TAGS: #black coffee
In Europe coffee culture is commonly associated with the Italians. Actually, coffee was introduced to Western Europe by Vienna, capital of Austria. The Ottoman Empire had been besieging Vienna on and off for centuries. The Ottomans were eventually defeated once and for all by the Polish King John III Sobieski at the Battle of Vienna in 1683. That victory probably saved the rest of Europe from centuries of Ottoman dominance – in any event, Grand Vizier Kara Mustapha was forced to leave in an unforeseen hurry, leaving behind tents filled with Persian rugs and silverware and gold and…mounds of strange brown beans.
It didn’t take the canny Viennese long to realize that the coffee bean was the most valuable prize of all.
Georg Kolschitzky opened the first Viennese Coffee House in 1685. Kolschitzky was a Pole who, as spy and double agent, had been playing the Viennese and the Turks against each other for many years, and along the way had learned the true art of coffee making. The good burgers of Vienna took quickly to coffee drinking and Kolschitzky became an extremely wealthy man.
In this day and age the coffee house is synonymous with Viennese ‘Gemuetlichkeit’ – a word which is almost impossible to translate, which could be described as a comfortable, relaxed, easy-going enjoyment of life. In 1900 the Viennese coffee house was much more important – it was a home from home, a place where chess was played, business transacted, critics and friends could meet to mull over the latest scandal concerning Gustav Mahler, the controversial new Music Director of the Vienna Court Opera. People would settle into their favourite seat and savour their coffee and read newspapers mounted on wooden frames.
For the outsider, too, it was no simple thing to know which coffee to order. The Viennese were far too fastidious to make do with simple black coffee or white coffee.
To begin with you had to decide between a cup or a glass – true connoisseurs would always insist on a glass.
Whipped cream, or, to give it its Viennese name, Schlagobers, was served as a matter of course with your coffee unless you specifically ordered without, or would rather go for coffee with skin (referring to the thick skin of the unskimmed and unpasteurized milk of the day). But you couldn’t order simply ‘coffee with skin’ – you had to specify the exact shade or color: ‘black with skin’ or ‘dark with skin’ or ‘whiter with skin’.
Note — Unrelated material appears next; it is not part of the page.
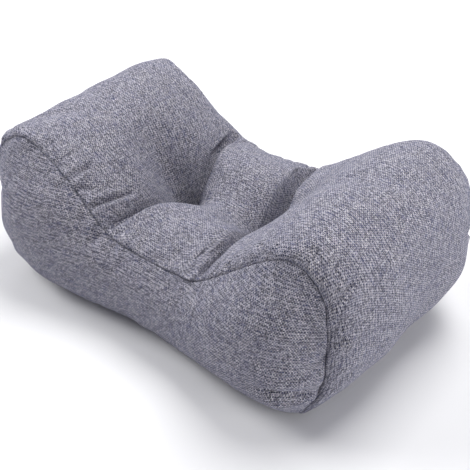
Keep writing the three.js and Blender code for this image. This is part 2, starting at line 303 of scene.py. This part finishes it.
class Seam:
    """The side seam's loop of samples, counter-clockwise seen from the front."""

    def __init__(self, fineness):
        right = [(*row[2], row[1]) for row in STATIONS]
        left = [(-row[3][0], *row[3][1:], STATIONS[i - 1][1]) for i, row in enumerate(STATIONS)]
        rows = np.array(right[:-1] + left[::-1][:-1], float)
        steps = (rows[:, 3] * fineness).astype(int)
        a, b, c, d = (np.roll(rows[:, :3], k, 0) for k in (1, 0, -1, -2))
        span = np.repeat(np.arange(len(rows)), steps)
        t = np.concatenate([np.arange(n) / n for n in steps])[:, None]
        a, b, c, d = a[span], b[span], c[span], d[span]
        p = 0.5 * (2 * b + (c - a) * t + (2 * a - 5 * b + 4 * c - d) * t**2 + (3 * b - a - 3 * c + d) * t**3)
        g = 0.5 * ((c - a) + 2 * (2 * a - 5 * b + 4 * c - d) * t + 3 * (3 * b - a - 3 * c + d) * t**2)
        self.x, self.z, self.crown = p.T
        size = np.hypot(g[:, 0], g[:, 1])
        self.nx, self.nz = g[:, 1] / size, -g[:, 0] / size
        self.count = len(p)
        link = np.hypot(np.roll(self.x, -1) - self.x, np.roll(self.z, -1) - self.z)
        self.along = np.concatenate([[0], np.cumsum(link)[:-1]])
        self.length = link.sum()
        self.base_edge = self.steps_to("base edge", fineness)
        self.pad_middle = self.steps_to("pad middle", fineness)
        self.channel = self.steps_to("channel", fineness)
        self.crest = self.steps_to("crest", fineness)
        right_channel = self.along[self.channel]
        left_channel = self.along[self.count - self.channel]
        self.from_channel = np.where(
            np.arange(self.count) <= self.pad_middle, right_channel - self.along, self.along - left_channel
        )
        self.middle_x, self.middle_z = self.middle_line()

    @staticmethod
    def steps_to(name, fineness):
        """How many samples lie before a station of the right lobe."""
        end = [row[0] for row in STATIONS].index(name)
        return fineness * sum(row[1] for row in STATIONS[:end])

    def middle_line(self):
        """Where each sample meets the panel's middle line."""
        i = np.arange(self.count)
        from_base = np.where(i <= self.pad_middle, i, i - self.count)
        from_pad = self.pad_middle - i
        nearest = np.where(np.abs(from_base) < np.abs(from_pad), from_base, from_pad)
        k = np.clip(nearest, -self.base_edge, self.base_edge)
        low, high = k % self.count, self.pad_middle - k
        x = MIDDLE_LINE_REACH * (self.x[low] + self.x[high]) / 2
        return x, (self.z[low] + self.z[high]) / 2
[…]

There were many shades and variants of white coffee, too – a ‘cup of gold’ referred to a coffee mixture with a golden color, a ‘cup of brown’ was similar to the Italian cappuccino. For black coffee topped with whipped cream you would order an ‘Einspaenner’ (a single horse drawn carriage – ‘Fiaker’ to the Viennese). If you were feeling really decadent a ‘Zweispaenner’ came with an extra dollop of cream.
Besides gourmet coffee, Vienna has some of the best natural tap water to be found anywhere – ice cold and delicious, delivered by aqueduct from the Alps sixty miles away – and coffee was invariably accompanied by a glass of water.
For many people life without the coffee house was unimaginable. It was possible to spend many hours there very cheaply – unlike today you weren’t pressured to leave as soon as your coffee was finished. If the ‘Ober’ (waiter) wiped the table next to yours it was because it needed wiping, not as a signal for you to go. You could stay as long as you liked reading the newspapers, and from time to time the waiter would discretely replenish your glass of water. Peter Altenberg, the famous poet, had no postal address at all besides his coffee house.